Back with Bubba and Jericho slugging it out on top of the ladder as it’s clear that Kane is the only one tall enough to reach the belts at that height. Jericho bulldogs Bubba off the ladder and Christian gives Van Dam a reverse DDT off another one. This match is still all over the place and doesn’t feel like there’s any teamwork or anything other than a bunch of people doing a bunch of spots.

With everyone down, the fans want tables. Christian goes up but gets crotched on the top by Kane, followed by a powerslam to Jeff. Bubba plays Matt for some Poetry in Motion to Kane and there’s the Van Terminator to knock him even sillier. Jeff goes up so Bubba superplexes him right back down and everyone is done. In an interesting note, we see a replay of the superplex and the original commentary is still there. You don’t hear that too often.

Now it’s Jericho going up with Spike shoving the ladder over, sending Jericho out to the floor in a scary looking crash. Christian throws Spike through a table as this just keeps going. The Five Star hits Christian and Jeff misses a Swanton before being backdropped through a table. Kane comes back in and chokeslams Jericho off a ladder before pulling down the titles for the win.

Rating: B-. This was entertaining but WAY too long at over twenty five minutes, the fourth longest of all time and the longest team version ever. Above that though, there was no flow or psychology to the match. With the more famous one, you could tell that the matches were laid out with far more precision, which made for a better match. This one was all over the place with everyone hitting random spots and popping back up for the next one. It’s entertaining but nothing I’ll remember watching in a day or two.

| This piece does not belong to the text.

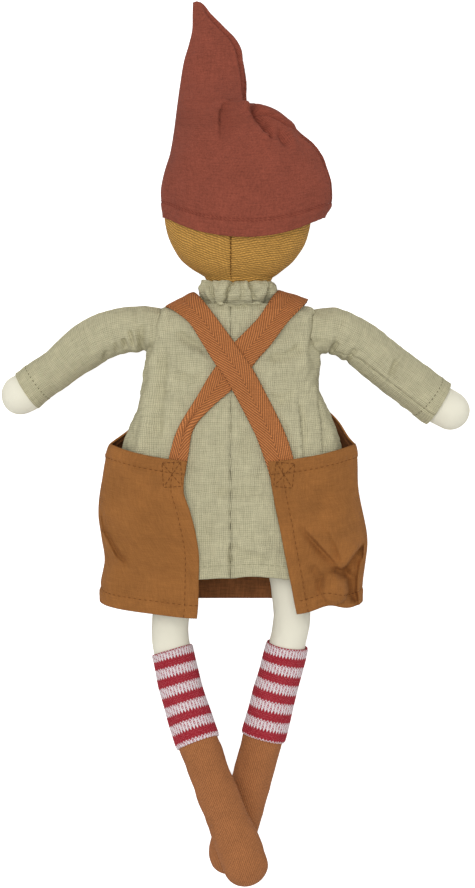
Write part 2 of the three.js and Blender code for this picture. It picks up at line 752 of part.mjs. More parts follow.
const leftStrap = strap(
  1,
  [
    [-shoulderStrapX, overTop],
    [-20.5, 119.9],
    [-5.4, 98.8],
    [7.6, 78.3],
    [18.9, 58.9],
    [rightPanelEdgeTop + tapeWide / 2, strapEndY],
  ],
  [
    [-shoulderStrapX, overTop],
    [apronMiddleX - bibStrapX, bibTopY],
    [apronMiddleX - bibStrapX, bibTopY - strapUnderPanel],
  ],
);
const rightStrap = strap(
  0,
  [
    [shoulderStrapX, overTop],
    [23, 123],
    [14.6, 113.4],
    [1.1, 96.1],
    [-15.7, 75.6],
    [-27, 58],
    [leftPanelEdgeTop - tapeWide / 2, strapEndY],
  ],
  [
    [shoulderStrapX, overTop],
    [apronMiddleX + bibStrapX, bibTopY],
    [apronMiddleX + bibStrapX, bibTopY - strapUnderPanel],
  ],
);

// The pointed hat: a cone of two panels, wide over the head, whose tip leans to the left.
const hatTall = hatTipY - hatHemY;
const hatForm = {
  power: 2.1,
  middleX: smooth([
    [hatHemY, headMiddleX + 3.3],
    [hatHemY + hatTall * 0.12, headMiddleX + 4.5],
    [hatHemY + hatTall * 0.36, headMiddleX + 2.3],
    [hatHemY + hatTall * 0.47, headMiddleX - 4.5],
    [hatHemY + hatTall * 0.53, headMiddleX - 12.5],
    [hatHemY + hatTall * 0.62, headMiddleX - 13.8],
    [hatHemY + hatTall * 0.82, headMiddleX - 13.7],
    [hatTipY, headMiddleX - 22.5],
  ]),
  middleZ: smooth([
    [hatHemY, headMiddleZ],
    [hatHemY + hatTall * 0.35, headMiddleZ],
    [hatHemY + hatTall * 0.6, headMiddleZ - 7],
    [hatTipY, headMiddleZ - 13],
  ]),
  halfWide: smooth([
    [hatHemY, headWide / 2 + 4.8],
    [hatHemY + hatTall * 0.12, headWide / 2 + 6.8],
    [hatHemY + hatTall * 0.24, headWide / 2 + 4],
    [hatHemY + hatTall * 0.36, headWide / 2 - 1.6],
    [hatHemY + hatTall * 0.47, headWide / 2 - 10.2],
    [hatHemY + hatTall * 0.53, 18.5],
    [hatHemY + hatTall * 0.68, 17],
    [hatHemY + hatTall * 0.82, 11.5],
    [hatHemY + hatTall * 0.94, 6],
    [hatTipY, 1.6],
  ]),
  halfDeep: smooth([
    [hatHemY, headDeep / 2 + 1.9],
    [hatHemY + hatTall * 0.24, headDeep / 2 + 2],
    [hatHemY + hatTall * 0.36, headDeep / 2 - 3],
    [hatHemY + hatTall * 0.47, headDeep / 2 - 13],
    [hatHemY + hatTall * 0.6, 13],
    [hatHemY + hatTall * 0.85, 7],
    [hatTipY, 1.6],
  ]),
  lift: (angle, y) => {
    const fade = Math.max(0, 1 - (y - hatHemY) / (hatTall * 0.5));
    const s = Math.sin(angle);
    return fade * (s > 0 ? -hatBackDrop * s * s : hatFrontRise * s * s);
  },
};
const hatShares = [0, 0.1, 0.2, 0.3, 0.39, 0.47, 0.53, 0.63, 0.75, 0.86, 0.95];
const hatSides = 18;
function hatWall(outwards) {
  const rings = hatShares.map((s) => section(hatForm, hatHemY + s * hatTall, outwards, hatSides));
  const tip = hatTipY + outwards;
  return [...rings, [new THREE.Vector3(hatForm.middleX(hatTipY), tip, hatForm.middleZ(hatTipY))]];
}
const hatWhole = solidFromRings([...hatWall(0), ...hatWall(-jerseyThick).reverse()], true);
const hatSeamZ = (y) => hatForm.middleZ(y);
// A slab that follows the middle of the hat and parts its two panels.
const hatParting = (() => {
  const reach = headWide;
  const rows = steps(hatHemY - 30, hatTipY + 10, 12);
  const grid = (offset) => {
    return [-reach, reach].map((x) => rows.map((y) => new THREE.Vector3(x, y, hatSeamZ(y) + offset)));
  };
  return { below: sheet(grid(-half), grid(-far)), above: sheet(grid(half), grid(far)) };
})();
const headBlock = solidFromRings(headWall(-hatSlack / 2));
const hatBack = hatWhole.intersect(hatParting.above).subtract(headBlock);
const hatFront = hatWhole.intersect(hatParting.below).subtract(headBlock);

// The scene graph: one group for each body, placed at the pivot it turns about.
const doll = new THREE.Group();
const bodyGroup = (x, y, z) => {
  const group = new THREE.Group();
  group.position.set(x, y, z);
  doll.add(group);
  return group;
};
const torsoGroup = bodyGroup(0, 0, 0);
const neckGroup = bodyGroup(neckMiddleX, neckPivotY, bodyMiddleZ);
const headGroup = bodyGroup(neckMiddleX, headLow, headMiddleZ);
const hatGroup = bodyGroup(headMiddleX, hatHemY, headMiddleZ);
const leftArmGroup = bodyGroup(leftShoulderX, shoulderY, bodyMiddleZ);
const rightArmGroup = bodyGroup(rightShoulderX, shoulderY, bodyMiddleZ);
const hipsGroup = bodyGroup(0, 0, hipZ);
const leftLegGroup = bodyGroup(leftHipX, legTopY, hipZ);
const rightLegGroup = bodyGroup(rightHipX, legTopY, hipZ);

function add(group, name, solid, finish) {
  const geometry = toGeometry(solid);
  geometry.translate(-group.position.x, -group.position.y, -group.position.z);
  geometry.computeVertexNormals();
  const mesh = new THREE.Mesh(geometry, finish);
  mesh.name = name;
  group.add(mesh);
}

add(torsoGroup, "body_front_panel", bodyFront, cottonSkin);
add(torsoGroup, "body_back_panel", bodyBack, cottonSkin);
add(torsoGroup, "body_filling", bodyFilling, filling);
add(torsoGroup, "tunic_front", tunicFront, gauze);
add(torsoGroup, "tunic_back_left", tunicBackLeft, gauze);
add(torsoGroup, "tunic_back_right", tunicBackRight, gauze);
add(torsoGroup, "collar", collar, gauze);
add(torsoGroup, "collar_elastic", elastic, elasticBand);
add(torsoGroup, "apron", apron, apronCotton);
add(torsoGroup, "left_strap", leftStrap, strapTape);
add(torsoGroup, "right_strap", rightStrap, strapTape);

add(neckGroup, "neck_skin", neckSkin, cottonSkin);
add(neckGroup, "neck_filling", neckFilling, filling);

add(headGroup, "face_panel", facePanel, cottonSkin);
add(headGroup, "hair_panel_left", hairLeft, hairTwill);
add(headGroup, "hair_panel_right", hairRight, hairTwill);
add(headGroup, "head_filling", headFilling, filling);
add(headGroup, "left_eye", eye(-1), eyeThread);
add(headGroup, "right_eye", eye(1), eyeThread);

add(hatGroup, "hat_back_panel", hatBack, hatJersey);
add(hatGroup, "hat_front_panel", hatFront, hatJersey);

for (const [name, group, form] of [
  ["left", leftArmGroup, leftArm],
  ["right", rightArmGroup, rightArm],
]) {
  add(group, name + "_arm_skin", armSkin(form), cottonSkin);
  add(group, name + "_arm_filling", armFilling(form), filling);
  add(group, name + "_sleeve", sleeve(form), gauze);
}

add(hipsGroup, "hip_seam", hipSeam, seamTape);
for (const [name, group, form] of [
  ["left", leftLegGroup, leftLeg],
  ["right", rightLegGroup, rightLeg],
]) {
  add(group, name + "_leg_skin", legSkin(form), cottonSkin);
  add(group, name + "_leg_filling", legFilling(form), filling);
  add(group, name + "_boot", bootSkin(form), bootCotton);
  add(group, name + "_sock", sock(form), stripedKnit);
}

// The origin goes under the middle of the doll, on the floor.
doll.updateMatrixWorld(true);
const extent = new THREE.Box3().setFromObject(doll);
const middle = extent.getCenter(new THREE.Vector3());
doll.position.set(-middle.x, -middle.y, -extent.min.z);

export default doll;
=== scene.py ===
"""A soft cloth elf doll that lies on its front, seen from behind: its cloth, stitches and stuffing.

Lengths are in millimetres. y = 0 is the seam that joins the legs to the body, +y runs to the tip
of the hat, +x is the doll's right hand and +z is the doll's back, which faces the camera.
"""

import math

import bmesh
import bpy
import numpy as np
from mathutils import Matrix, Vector
from mathutils.bvhtree import BVHTree


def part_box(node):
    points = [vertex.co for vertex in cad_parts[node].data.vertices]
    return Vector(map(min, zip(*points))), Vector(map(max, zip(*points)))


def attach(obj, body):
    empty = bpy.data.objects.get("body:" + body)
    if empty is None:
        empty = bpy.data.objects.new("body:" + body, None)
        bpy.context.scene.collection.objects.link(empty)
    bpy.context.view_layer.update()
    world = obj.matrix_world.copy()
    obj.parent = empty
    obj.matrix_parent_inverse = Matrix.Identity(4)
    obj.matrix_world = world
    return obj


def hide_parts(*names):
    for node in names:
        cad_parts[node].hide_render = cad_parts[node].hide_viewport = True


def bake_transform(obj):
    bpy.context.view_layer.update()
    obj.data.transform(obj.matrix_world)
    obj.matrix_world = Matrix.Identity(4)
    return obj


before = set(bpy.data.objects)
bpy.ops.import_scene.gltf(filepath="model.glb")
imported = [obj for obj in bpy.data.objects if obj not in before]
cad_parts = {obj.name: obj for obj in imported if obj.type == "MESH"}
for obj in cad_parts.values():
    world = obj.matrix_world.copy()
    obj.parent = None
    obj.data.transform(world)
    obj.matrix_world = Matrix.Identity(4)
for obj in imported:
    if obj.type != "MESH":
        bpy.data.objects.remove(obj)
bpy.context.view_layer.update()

MM = 0.001
HIP_Z = 22
FLOOR_Z = -1.6
hip_low, hip_high = (np.array(corner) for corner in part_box("hip_seam"))
ORIGIN = (hip_low + hip_high) / 2 - np.array([0, 0, HIP_Z * MM])


def in_frame(points):
    """Points of this script, in millimetres, as points of the frame, in metres."""
    return np.asarray(points, float) * MM + ORIGIN


# Shapes


def smooth(*stations):
    """A smooth value through stations, each (place, value)."""
    places, values = (np.array(column, float) for column in zip(*stations))
    order, last = np.arange(len(places)), len(places) - 1
    before, after = np.maximum(order - 1, 0), np.minimum(order + 1, last)
    slopes = (values[after] - values[before]) / (places[after] - places[before])

    def curve(place):
        place = np.clip(np.asarray(place, float), places[0], places[-1])
        i = np.clip(np.searchsorted(places, place, side="right") - 1, 0, last - 1)
        span = places[i + 1] - places[i]
        t = (place - places[i]) / span
        ends = values[i] * (1 + 2 * t) * (1 - t) ** 2 + values[i + 1] * t * t * (3 - 2 * t)
        return ends + span * t * (1 - t) * (slopes[i] * (1 - t) - slopes[i + 1] * t)

    return curve


def smooth_path(places, points):
    """A smooth curve through points, each at its place along the curve."""
    curves = [smooth(*zip(places, column)) for column in zip(*points)]
    return lambda place: np.stack([curve(place) for curve in curves], axis=-1)


def run(path):
    """How far along a path each of its points is."""
    steps = np.linalg.norm(np.diff(np.asarray(path, float), axis=0), axis=1)
    return np.concatenate([[0], np.cumsum(steps)])


def between(marks, lengths, values):
    """Values at marks along a path, from those at its own lengths."""
    return np.stack([np.interp(marks, lengths, column) for column in np.transpose(values)], axis=1)


def unit(vectors):
    return vectors / np.maximum(np.linalg.norm(vectors, axis=-1, keepdims=True), 1e-9)


def fade(value, low, high):
    """0 below low and 1 above high, with a soft step between them. low may be above high."""
    t = np.clip((np.asarray(value, float) - low) / (high - low), 0, 1)
    return t * t * (3 - 2 * t)


def bell(value, width, power=2):
    """1 where the value is 0, falling off on both sides over about that width."""
    return np.exp(-((value / width) ** power))


def full_turn(count):
    """That many angles in equal steps once round."""
    return np.arange(count) * 2 * math.pi / count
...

Coach and Terri wrap it up.

Overall Rating: A-. I never know how to rate these things but they had some great stuff and covered almost everything that mattered, save for the Smackdown Tag Team Titles. Now even ONE MATCH? There was a lot of Summerslam here, which really is best for everyone. It’s a nice way to wrap up 2002, but the fact that they’re moving towards HHH vs. Scott Steiner doesn’t help things.

Overall 2002 was all over the place. The first few months feel like the show is running on fumes, then the Brand Split breathed some life into it for a few weeks, then the shows were horrible over the first half of the summer, then Summerslam was one of the best shows ever, then Raw was horrible and Smackdown was great. The company seems to be searching for a way forward and I really don’t think they’ve found it yet.

As we head into 2003, things are as different as ever. Over on Raw you have the HHH show where he tries to prove that he can carry everything on his back. That’s not exactly thrilling TV but I have a feeling it’s what we’re going to be seeing it for a very long time. If there’s one thing you can count on from HHH, it’s him hammering things into your head until you agree with him.

On the blue side, things are starting to come into focus. It’s clear that they’re building towards Angle vs. Lesnar, which should be one heck of a match. In addition to that you have Los Guerreros, Edge and Benoit getting better every week. As always, Smackdown is the wrestling show and that makes for some very entertaining TV.

The upcoming year shows no signs of changing the pattern of the shows as the same trends could go on for months. Raw will continue to be the storyline heavy show while Smackdown is much more about the in-ring product. If they could find a way to combine those things into one, you could have one heck of a wrestling program. Instead though, we’re likely stuck with one good show and one horrid one. Such is life in WWE, even to this day.